▸ **Given exercise**: Quote the lines exactly, starting with the line that contains "Recreate this object" and ending with the line that contains "const RECESS_HEIGHT = 3.4;", and leave out all other lines.

----- Exercise materials

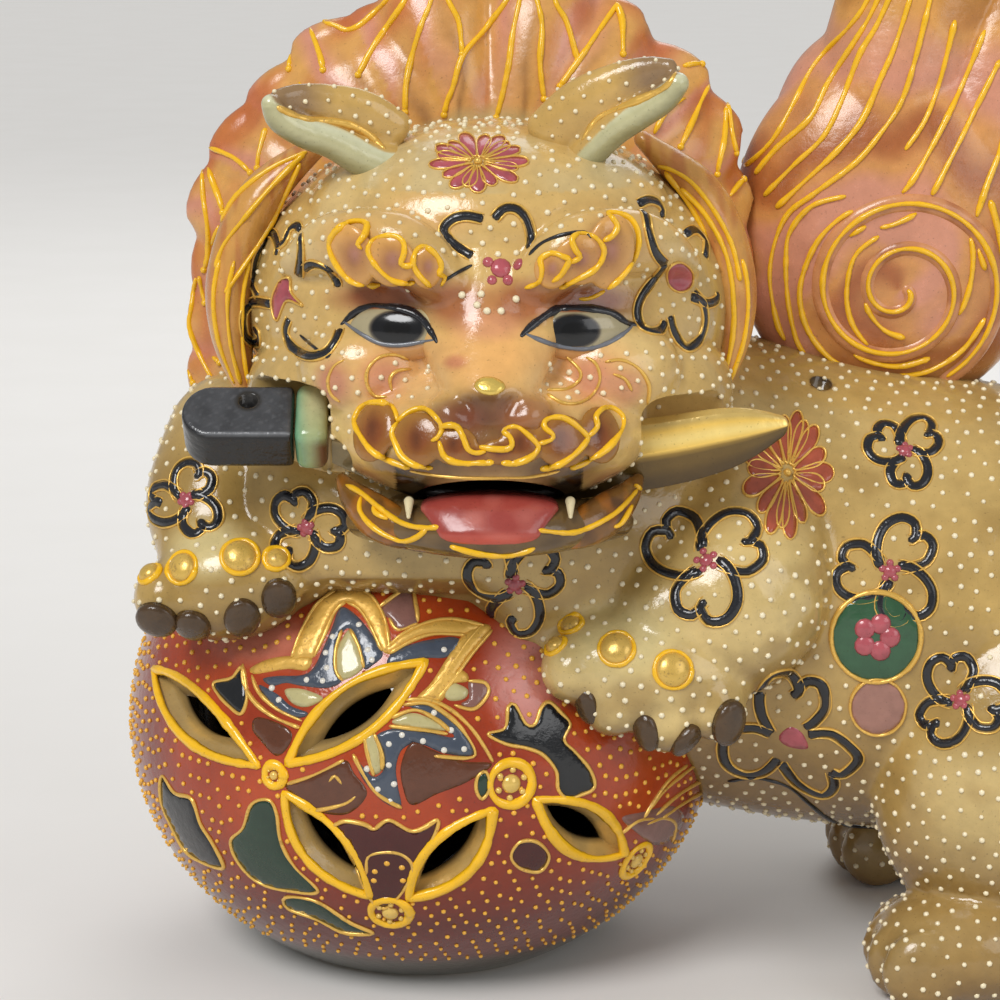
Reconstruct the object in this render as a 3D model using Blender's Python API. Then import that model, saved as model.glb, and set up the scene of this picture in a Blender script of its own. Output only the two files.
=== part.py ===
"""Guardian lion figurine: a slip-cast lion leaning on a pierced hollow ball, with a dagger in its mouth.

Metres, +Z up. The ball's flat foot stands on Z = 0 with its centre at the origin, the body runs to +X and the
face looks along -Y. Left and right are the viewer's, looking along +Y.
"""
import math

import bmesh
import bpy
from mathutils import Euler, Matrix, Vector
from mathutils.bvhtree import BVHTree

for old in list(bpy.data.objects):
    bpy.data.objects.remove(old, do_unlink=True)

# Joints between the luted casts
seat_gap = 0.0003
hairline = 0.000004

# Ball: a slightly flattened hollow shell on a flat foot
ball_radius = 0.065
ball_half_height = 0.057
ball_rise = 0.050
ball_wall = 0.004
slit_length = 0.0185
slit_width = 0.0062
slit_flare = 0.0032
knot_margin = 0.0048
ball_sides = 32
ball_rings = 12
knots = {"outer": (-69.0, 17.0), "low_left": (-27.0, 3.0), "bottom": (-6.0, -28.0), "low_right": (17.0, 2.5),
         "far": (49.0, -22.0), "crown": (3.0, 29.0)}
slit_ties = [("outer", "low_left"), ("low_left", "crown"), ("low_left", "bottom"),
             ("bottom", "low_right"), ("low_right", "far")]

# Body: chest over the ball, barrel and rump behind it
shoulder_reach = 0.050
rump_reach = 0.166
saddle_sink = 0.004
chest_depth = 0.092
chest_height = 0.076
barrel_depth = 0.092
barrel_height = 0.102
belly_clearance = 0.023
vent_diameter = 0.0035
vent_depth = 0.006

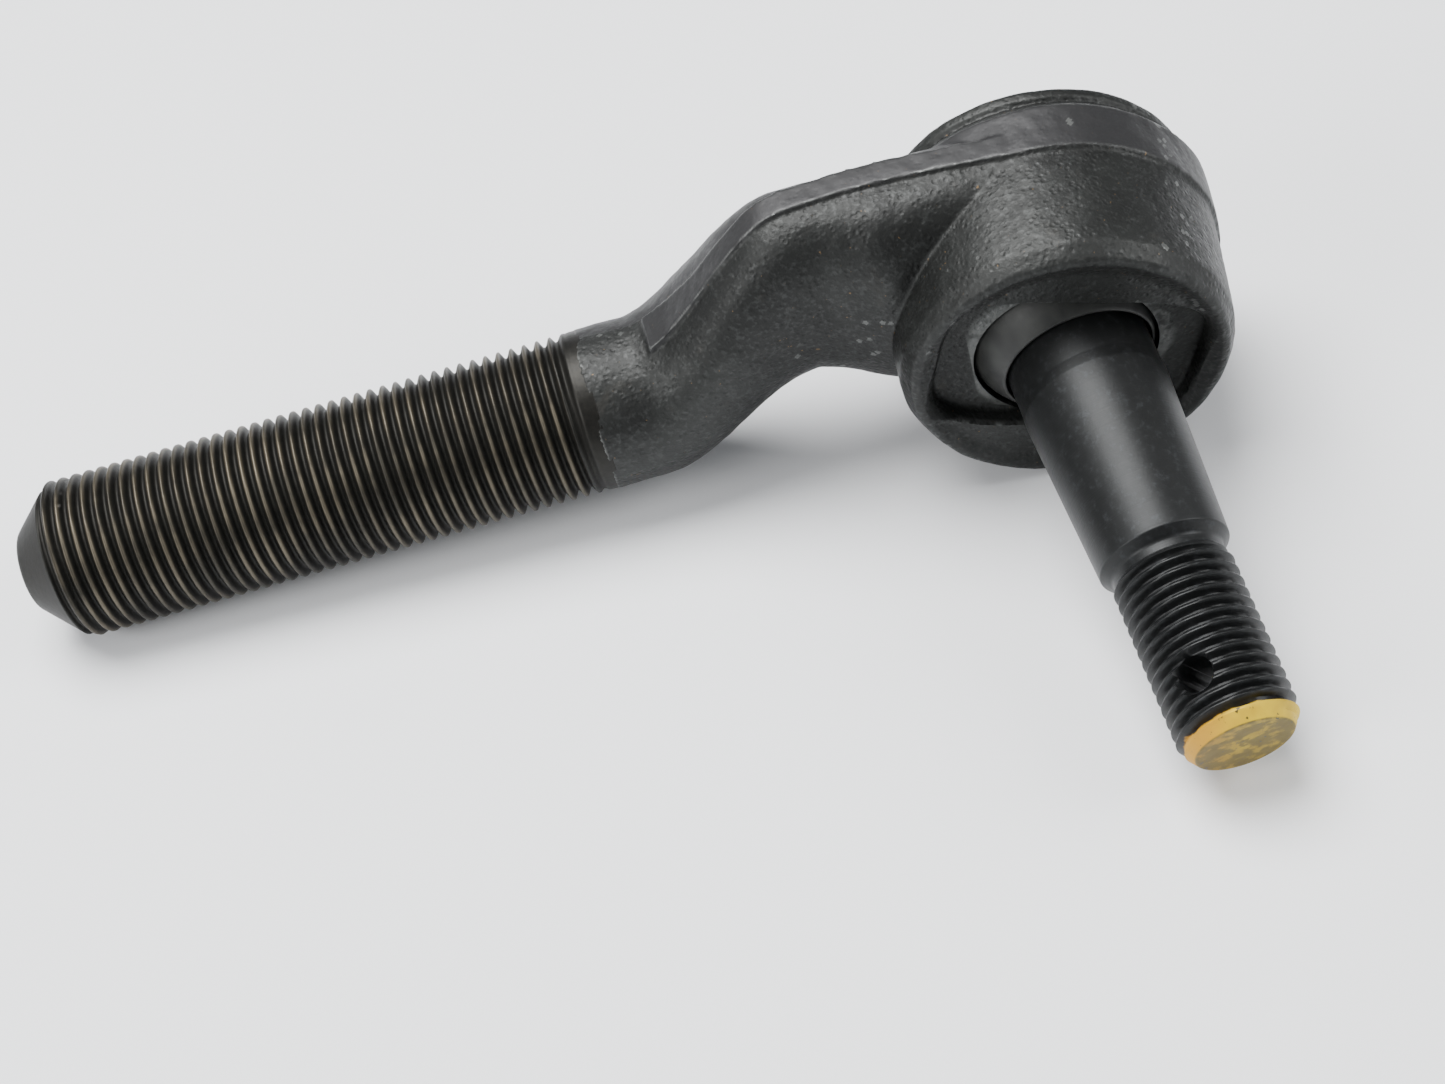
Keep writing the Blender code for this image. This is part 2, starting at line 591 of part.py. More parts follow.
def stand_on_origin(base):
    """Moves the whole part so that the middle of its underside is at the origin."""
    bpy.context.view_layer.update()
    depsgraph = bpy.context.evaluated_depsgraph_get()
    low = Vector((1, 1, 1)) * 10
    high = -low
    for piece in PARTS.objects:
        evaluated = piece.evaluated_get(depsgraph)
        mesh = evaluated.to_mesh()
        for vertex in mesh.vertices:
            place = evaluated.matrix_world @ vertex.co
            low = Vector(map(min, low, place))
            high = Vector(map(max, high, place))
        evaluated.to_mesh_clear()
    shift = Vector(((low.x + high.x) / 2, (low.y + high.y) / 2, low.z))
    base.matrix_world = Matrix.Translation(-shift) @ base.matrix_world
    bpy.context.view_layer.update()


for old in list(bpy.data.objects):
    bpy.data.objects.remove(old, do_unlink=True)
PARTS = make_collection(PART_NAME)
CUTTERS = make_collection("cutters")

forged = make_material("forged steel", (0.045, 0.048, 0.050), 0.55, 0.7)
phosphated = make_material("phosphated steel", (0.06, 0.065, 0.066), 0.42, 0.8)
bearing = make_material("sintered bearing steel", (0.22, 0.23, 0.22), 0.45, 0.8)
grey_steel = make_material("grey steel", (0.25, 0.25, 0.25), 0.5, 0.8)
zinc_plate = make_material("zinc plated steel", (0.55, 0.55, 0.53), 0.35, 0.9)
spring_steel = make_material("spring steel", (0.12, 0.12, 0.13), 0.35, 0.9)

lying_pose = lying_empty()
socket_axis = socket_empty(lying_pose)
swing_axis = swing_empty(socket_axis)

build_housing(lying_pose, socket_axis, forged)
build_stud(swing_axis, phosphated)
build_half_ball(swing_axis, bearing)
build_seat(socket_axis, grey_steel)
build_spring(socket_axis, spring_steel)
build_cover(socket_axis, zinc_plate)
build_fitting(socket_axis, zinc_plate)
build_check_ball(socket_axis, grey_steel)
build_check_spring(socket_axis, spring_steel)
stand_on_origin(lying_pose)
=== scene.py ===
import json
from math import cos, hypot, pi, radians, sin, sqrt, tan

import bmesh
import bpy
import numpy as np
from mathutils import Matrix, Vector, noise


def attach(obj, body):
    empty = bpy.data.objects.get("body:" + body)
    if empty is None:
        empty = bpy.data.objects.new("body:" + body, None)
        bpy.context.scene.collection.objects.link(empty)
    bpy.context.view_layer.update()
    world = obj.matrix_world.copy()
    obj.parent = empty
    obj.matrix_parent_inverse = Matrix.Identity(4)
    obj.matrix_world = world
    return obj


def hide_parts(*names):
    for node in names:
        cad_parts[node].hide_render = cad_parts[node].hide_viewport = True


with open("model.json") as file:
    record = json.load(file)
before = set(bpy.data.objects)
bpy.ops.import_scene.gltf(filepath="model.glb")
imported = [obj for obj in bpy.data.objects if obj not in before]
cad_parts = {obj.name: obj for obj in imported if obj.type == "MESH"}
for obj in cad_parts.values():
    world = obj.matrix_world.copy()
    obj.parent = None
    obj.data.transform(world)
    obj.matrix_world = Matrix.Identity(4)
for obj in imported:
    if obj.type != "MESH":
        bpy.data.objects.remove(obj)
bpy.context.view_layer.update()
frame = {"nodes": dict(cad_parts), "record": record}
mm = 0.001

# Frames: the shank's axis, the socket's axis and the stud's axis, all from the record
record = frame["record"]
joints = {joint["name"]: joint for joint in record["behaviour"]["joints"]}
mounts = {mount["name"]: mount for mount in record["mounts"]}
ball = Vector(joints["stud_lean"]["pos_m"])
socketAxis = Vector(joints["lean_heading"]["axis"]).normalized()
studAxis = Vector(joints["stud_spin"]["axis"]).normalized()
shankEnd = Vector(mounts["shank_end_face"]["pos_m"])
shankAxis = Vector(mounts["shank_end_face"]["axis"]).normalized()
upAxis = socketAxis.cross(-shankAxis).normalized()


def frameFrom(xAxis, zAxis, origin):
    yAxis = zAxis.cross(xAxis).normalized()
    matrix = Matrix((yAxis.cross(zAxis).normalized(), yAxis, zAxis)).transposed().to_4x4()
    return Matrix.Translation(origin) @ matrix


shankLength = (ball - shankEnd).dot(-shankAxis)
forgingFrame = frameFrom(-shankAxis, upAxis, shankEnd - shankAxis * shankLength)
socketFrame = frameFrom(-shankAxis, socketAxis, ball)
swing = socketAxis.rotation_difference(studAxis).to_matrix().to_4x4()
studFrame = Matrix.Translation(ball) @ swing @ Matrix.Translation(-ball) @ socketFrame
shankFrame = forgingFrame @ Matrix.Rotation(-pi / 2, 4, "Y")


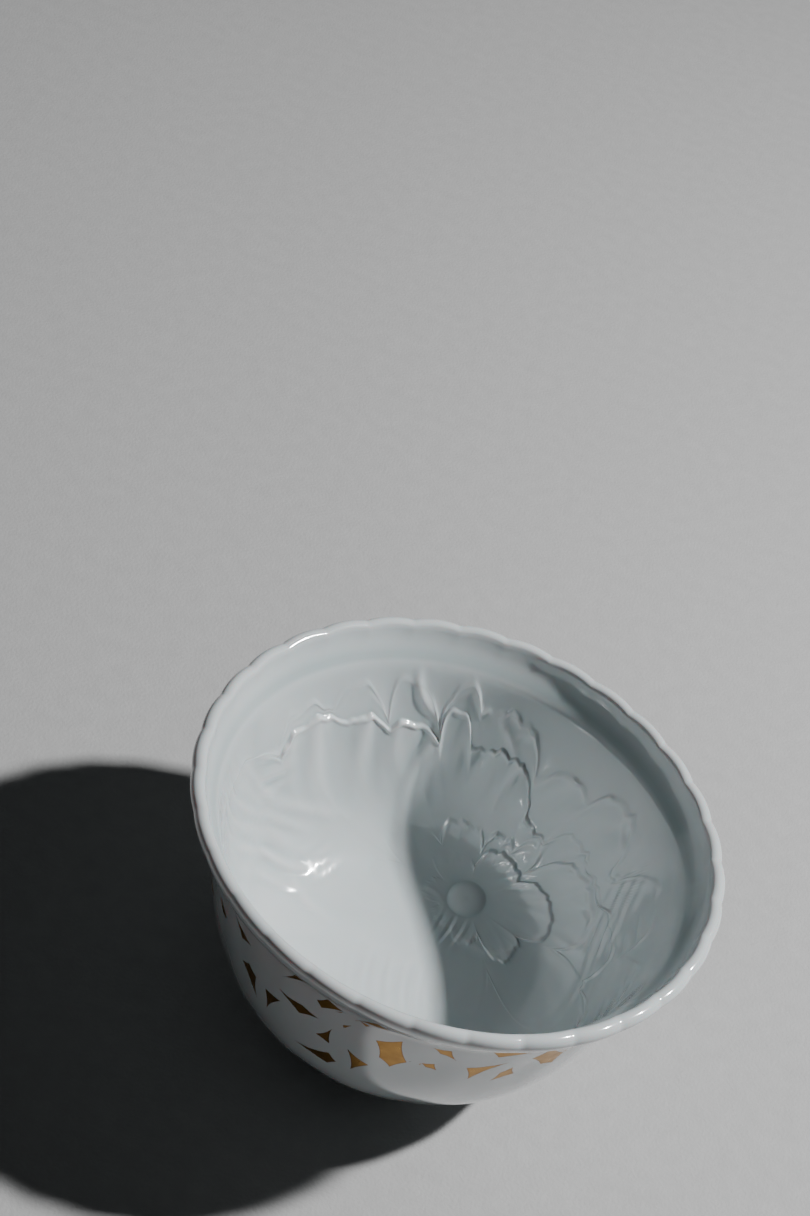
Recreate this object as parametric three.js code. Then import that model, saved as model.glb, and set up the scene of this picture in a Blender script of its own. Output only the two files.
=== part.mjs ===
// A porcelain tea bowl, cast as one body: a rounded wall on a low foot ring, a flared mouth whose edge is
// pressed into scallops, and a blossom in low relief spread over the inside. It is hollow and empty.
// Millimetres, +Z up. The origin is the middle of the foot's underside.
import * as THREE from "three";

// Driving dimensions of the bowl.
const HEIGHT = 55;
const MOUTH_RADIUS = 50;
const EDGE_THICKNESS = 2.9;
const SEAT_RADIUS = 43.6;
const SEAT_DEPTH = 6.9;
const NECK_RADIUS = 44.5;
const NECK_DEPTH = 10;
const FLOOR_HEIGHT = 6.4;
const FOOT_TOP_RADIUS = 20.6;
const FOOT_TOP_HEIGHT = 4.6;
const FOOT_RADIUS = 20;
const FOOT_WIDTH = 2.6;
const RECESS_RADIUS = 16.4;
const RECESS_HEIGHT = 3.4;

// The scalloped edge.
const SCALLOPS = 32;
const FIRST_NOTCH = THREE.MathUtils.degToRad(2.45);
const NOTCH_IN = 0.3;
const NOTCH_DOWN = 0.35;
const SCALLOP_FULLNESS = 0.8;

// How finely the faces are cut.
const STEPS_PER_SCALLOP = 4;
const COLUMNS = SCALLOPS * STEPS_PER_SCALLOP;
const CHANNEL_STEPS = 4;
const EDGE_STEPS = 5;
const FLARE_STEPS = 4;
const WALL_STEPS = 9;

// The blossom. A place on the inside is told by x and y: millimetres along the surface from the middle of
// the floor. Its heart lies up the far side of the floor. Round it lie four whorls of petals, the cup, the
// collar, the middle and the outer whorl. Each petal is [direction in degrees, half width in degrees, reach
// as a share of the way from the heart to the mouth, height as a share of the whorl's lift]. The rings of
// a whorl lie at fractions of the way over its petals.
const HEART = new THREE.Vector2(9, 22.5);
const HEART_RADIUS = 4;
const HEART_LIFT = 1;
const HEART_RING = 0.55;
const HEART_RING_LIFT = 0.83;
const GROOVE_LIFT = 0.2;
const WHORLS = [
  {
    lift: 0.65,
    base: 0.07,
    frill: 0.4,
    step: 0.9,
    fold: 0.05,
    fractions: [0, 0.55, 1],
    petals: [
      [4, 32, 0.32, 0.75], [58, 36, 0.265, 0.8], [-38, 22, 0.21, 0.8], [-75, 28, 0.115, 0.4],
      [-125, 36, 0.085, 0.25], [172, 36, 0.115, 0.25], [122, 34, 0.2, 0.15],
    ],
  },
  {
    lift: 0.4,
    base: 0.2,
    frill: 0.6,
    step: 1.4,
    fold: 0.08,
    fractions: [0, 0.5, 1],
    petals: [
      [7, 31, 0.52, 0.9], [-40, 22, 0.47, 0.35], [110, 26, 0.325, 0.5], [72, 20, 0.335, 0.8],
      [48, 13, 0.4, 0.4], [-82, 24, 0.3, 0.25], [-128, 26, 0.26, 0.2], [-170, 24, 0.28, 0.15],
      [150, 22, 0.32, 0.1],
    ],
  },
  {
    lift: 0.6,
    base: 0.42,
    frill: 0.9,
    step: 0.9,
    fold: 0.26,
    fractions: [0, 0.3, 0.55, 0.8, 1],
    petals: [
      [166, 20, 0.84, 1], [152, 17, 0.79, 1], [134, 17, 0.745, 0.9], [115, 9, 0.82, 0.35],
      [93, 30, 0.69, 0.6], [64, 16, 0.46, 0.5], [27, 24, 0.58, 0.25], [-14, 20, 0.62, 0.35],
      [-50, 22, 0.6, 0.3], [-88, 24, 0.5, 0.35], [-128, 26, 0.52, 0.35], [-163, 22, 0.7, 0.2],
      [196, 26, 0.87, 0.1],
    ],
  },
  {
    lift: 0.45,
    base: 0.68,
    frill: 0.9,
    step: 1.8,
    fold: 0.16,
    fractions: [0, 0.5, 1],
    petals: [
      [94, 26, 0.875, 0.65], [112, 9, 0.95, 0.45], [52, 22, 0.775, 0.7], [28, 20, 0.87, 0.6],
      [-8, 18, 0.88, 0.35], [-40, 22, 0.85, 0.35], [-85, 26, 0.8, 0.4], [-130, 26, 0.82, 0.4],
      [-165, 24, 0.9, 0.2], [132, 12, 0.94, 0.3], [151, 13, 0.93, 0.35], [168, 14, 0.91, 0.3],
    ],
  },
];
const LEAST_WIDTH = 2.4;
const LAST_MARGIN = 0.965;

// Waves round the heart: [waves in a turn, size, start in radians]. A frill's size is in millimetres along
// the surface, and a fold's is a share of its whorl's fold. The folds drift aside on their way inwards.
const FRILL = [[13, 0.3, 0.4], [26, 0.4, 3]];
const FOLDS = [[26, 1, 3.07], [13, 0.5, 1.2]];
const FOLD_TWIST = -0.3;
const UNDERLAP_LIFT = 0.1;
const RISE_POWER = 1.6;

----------

▸ **Result of this task**:
Recreate this object as parametric three.js code. Then import that model, saved as model.glb, and set up the scene of this picture in a Blender script of its own. Output only the two files.
=== part.mjs ===
// A porcelain tea bowl, cast as one body: a rounded wall on a low foot ring, a flared mouth whose edge is
// pressed into scallops, and a blossom in low relief spread over the inside. It is hollow and empty.
// Millimetres, +Z up. The origin is the middle of the foot's underside.
import * as THREE from "three";

// Driving dimensions of the bowl.
const HEIGHT = 55;
const MOUTH_RADIUS = 50;
const EDGE_THICKNESS = 2.9;
const SEAT_RADIUS = 43.6;
const SEAT_DEPTH = 6.9;
const NECK_RADIUS = 44.5;
const NECK_DEPTH = 10;
const FLOOR_HEIGHT = 6.4;
const FOOT_TOP_RADIUS = 20.6;
const FOOT_TOP_HEIGHT = 4.6;
const FOOT_RADIUS = 20;
const FOOT_WIDTH = 2.6;
const RECESS_RADIUS = 16.4;
const RECESS_HEIGHT = 3.4;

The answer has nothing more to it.